■ **TASK DETAILS**
Among these lines, how many include "More"? Answer only with the number.

[Recorded data]
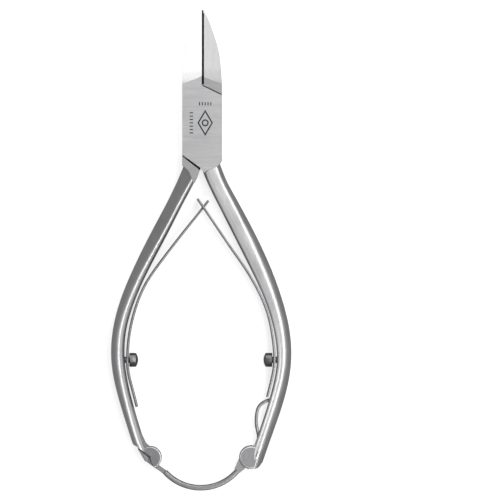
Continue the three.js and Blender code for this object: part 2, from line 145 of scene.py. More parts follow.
LEFT_HANDLE = [
    (-2.2, -9.6, 4.6, 9.2, 0.8, 0.6, 3.0, 1.6, 2.2),
    (-3.4, -12.6, 4.6, 9.2, 0.9, 0.6, 3.0, 1.6, 2.2),
    (-5.1, -16.3, 4.4, 9.15, ROUND, 0.5, 3.0, 1.55, 2.2),
    (-7.0, -20.1, 4.2, 9.1, ROUND, 0.45, 3.0, 1.5, 2.2),
    (-12.3, -30.3, 4.3, 9.2, ROUND, 0.4, 3.0, 1.5, 2.2),
    (-17.6, -40.7, 4.0, 9.25, ROUND, 0.25, 2.7, 1.6, 2.2),
    (-21.0, -48.7, 3.85, 9.2, ROUND, 0.15, 2.5, 1.8, 2.2),
    (-23.35, -57.2, 3.7, 9.1, ROUND, 0.05, 2.3, 2.0, 2.2),
    (-23.8, -66.0, 3.7, 9.0, ROUND, 0.0, 2.2, 2.0, 2.3),
    (-22.2, -75.2, 3.5, 8.5, ROUND, -0.05, 2.2, 2.0, 2.3),
    (-19.0, -86.1, 3.3, 7.6, ROUND, -0.2, 2.1, 2.0, 2.3),
    (-17.1, -91.2, 3.2, 7.0, ROUND, -0.2, 2.1, 2.0, 2.3),
    (-15.4, -94.0, 3.0, 6.8, ROUND, -0.2, 2.1, 2.0, 2.3),
]
LEFT_LOBE = (-14.6, -93.4)
RIGHT_LOBE = ((HINGE_LOW.x + HINGE_HIGH.x) / 2, (HINGE_LOW.y + HINGE_HIGH.y) / 2)
LOBE_THICKNESS = 6.6
WEB_THICKNESS = LOBE_THICKNESS - 0.3
END_Y = -96.6
FORK_RADIUS = 3.6
FORK_WIDTH = 3.4
GROOVE_WIDTH = 3.2
PIVOT_BORE_LENGTH = 7.6
HINGE_BORE_LENGTH = 6.04
HINGE_PIN_RADIUS = 0.8

LEFT_LEAF = [
    (-18.45, -79.1), (-19.95, -73.4), (-21.05, -68.4), (-21.15, -65.0), (-20.75, -59.5),
    (-19.55, -53.5), (-17.75, -48.0), (-15.6, -43.6), (-12.9, -39.6), (-9.3, -34.8),
    (-3.0, -26.8), (1.8, -20.7),
]
RIGHT_LEAF = [
    (18.45, -76.3), (19.55, -71.8), (20.3, -68.0), (20.45, -65.0), (20.0, -59.8),
    (18.8, -53.6), (17.1, -48.8), (14.9, -44.4), (12.4, -40.2), (9.0, -35.3),
    (3.4, -27.1), (-1.3, -20.2),
]
LEAVES_CROSS = (0.3, -22.6)
LATCH_SPRING = [
    (19.5, -77.0), (17.8, -77.6), (16.1, -79.0), (15.4, -81.5), (15.4, -84.5), (15.9, -87.2),
    (15.9, -89.1),
]
WINDOW_WIDTH = 3.2
NARROW_LEAF_WIDTH = 2.2
LATCH_SPRING_THICKNESS = 0.9
LATCH_SPRING_WIDTH = 2.8
POCKET_THICKNESS = 1.4
POCKET_WIDTH = 3.3

SCREW_Y = -65.8
LEFT_SCREW_SEAT_X = -20.6
RIGHT_SCREW_SEAT_X = 19.85
SHANK_RADIUS = 0.9
SHANK_LENGTH = 3.2
SCREW_SLOT_HALF_WIDTH = 0.3
SCREW_SLOT_DEPTH = 0.85
SCREW_HOLE_RADIUS = 1.1
SCREW_HOLE_SPAN = (18, 23.4)

STRAP_CENTRE = (-0.4, -88.4)
STRAP_RADIUS = 13.6
STRAP_SHOULDER = math.radians(222.5)
STRAP_ROOT = math.radians(320)
HEAD_FACE_X = -15.05
HEAD_WALL_X = -14.45
EYE_WIDTH = 3.0
NECK_WIDTH = 2.4
# Width of the ledge under the strap's head that is painted black as shade
SHADE_LEDGE_WIDTH = 2.2
HEAD_WIDTH = 6.3

MARK_CENTRE = (0.9, 1.2)
RHOMBUS_HALF_WIDTH = 2.2
RHOMBUS_HALF_HEIGHT = 3.7
MARK_LINE = 0.4
RING_RADII = (1.0, 0.6)
# Rows of ticks: count, centre, pitch and the size of one tick
TICK_ROWS = (
    (5, (0.9, 6.6), (0.8, 0), (0.3, 0.9)),
    (7, (-3.0, 1.2), (0, -0.95), (0.95, 0.3)),
)

# Stage, in metres; levels of light are what a mirror would show
FLOOR_HALF_SIZE = 1.5
FLOOR_DROP = 0.02 * MM
BACKDROP_LEVEL = 0.93
FLOOR_GLOW = 0.64
ROOM_HORIZON = 0.26
ROOM_ZENITH = 0.34
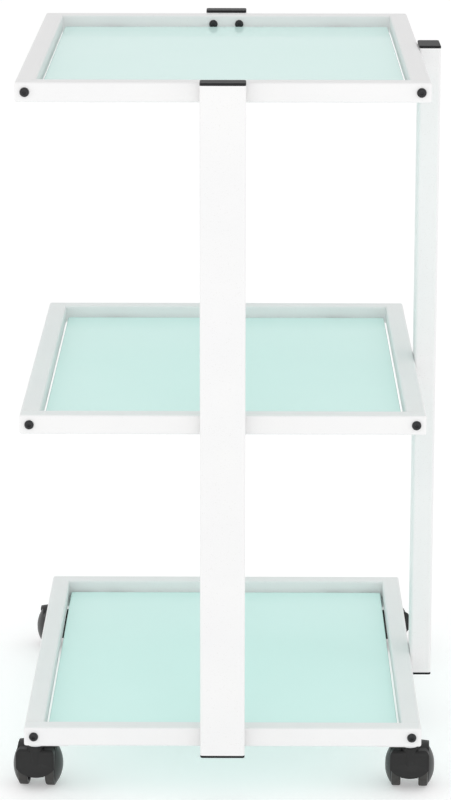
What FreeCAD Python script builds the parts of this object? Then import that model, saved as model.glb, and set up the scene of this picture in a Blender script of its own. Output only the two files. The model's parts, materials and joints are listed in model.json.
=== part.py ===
import FreeCAD, Part
import math
import os

# A rolling trolley. Three square-tube frames, each with a loose glass pane, are held by three flat
# posts and stand on four hooded twin-wheel casters. The front and back posts are screwed to the
# frames, and the right post is welded to them.
# Millimetres. +Z is up, -Y is the front and +X is the side that has the post. The origin lies on
# the floor, midway between the outermost points of the trolley.

# Shelf frames
FRAME_WIDTH = 450.0
FRAME_DEPTH = 580.0
FRAME_CENTRE_X = -2.28          # the post on the right makes the trolley wider on that side
FRAME_UNDERSIDES = {"bottom": 65.0, "middle": 430.0, "top": 800.0}
RAIL_SIZE = 22.0
RAIL_EDGE_RADIUS = 2.5
TUBE_WALL = 1.5
WELD_FILL = 1.6                 # how far a side rail fills the round edge that it is welded to

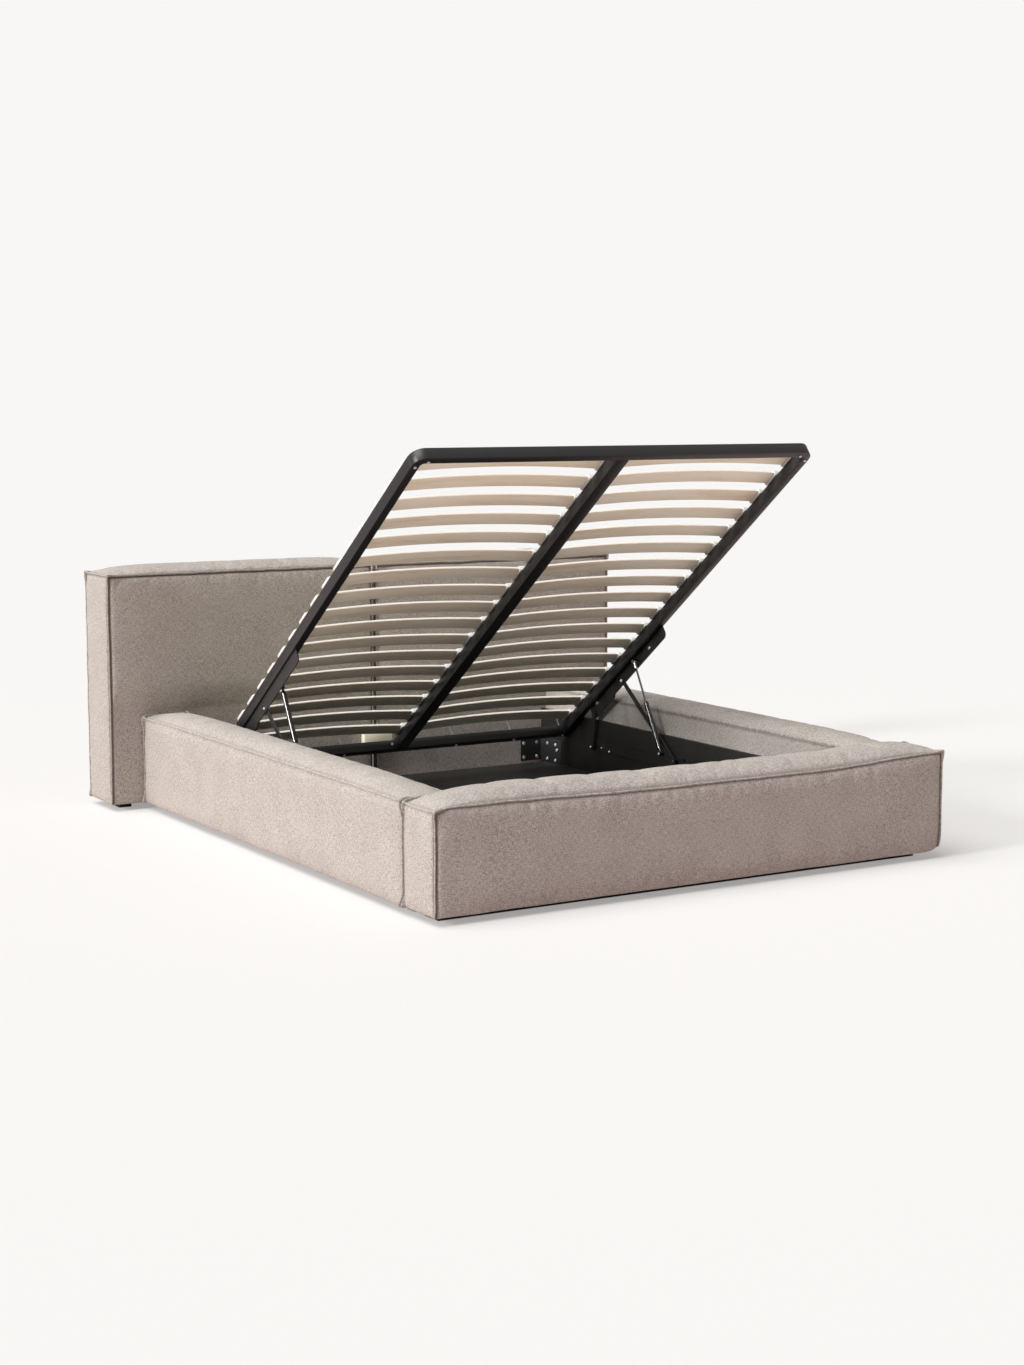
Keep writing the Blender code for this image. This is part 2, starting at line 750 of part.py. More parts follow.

■ **ANSWER**
2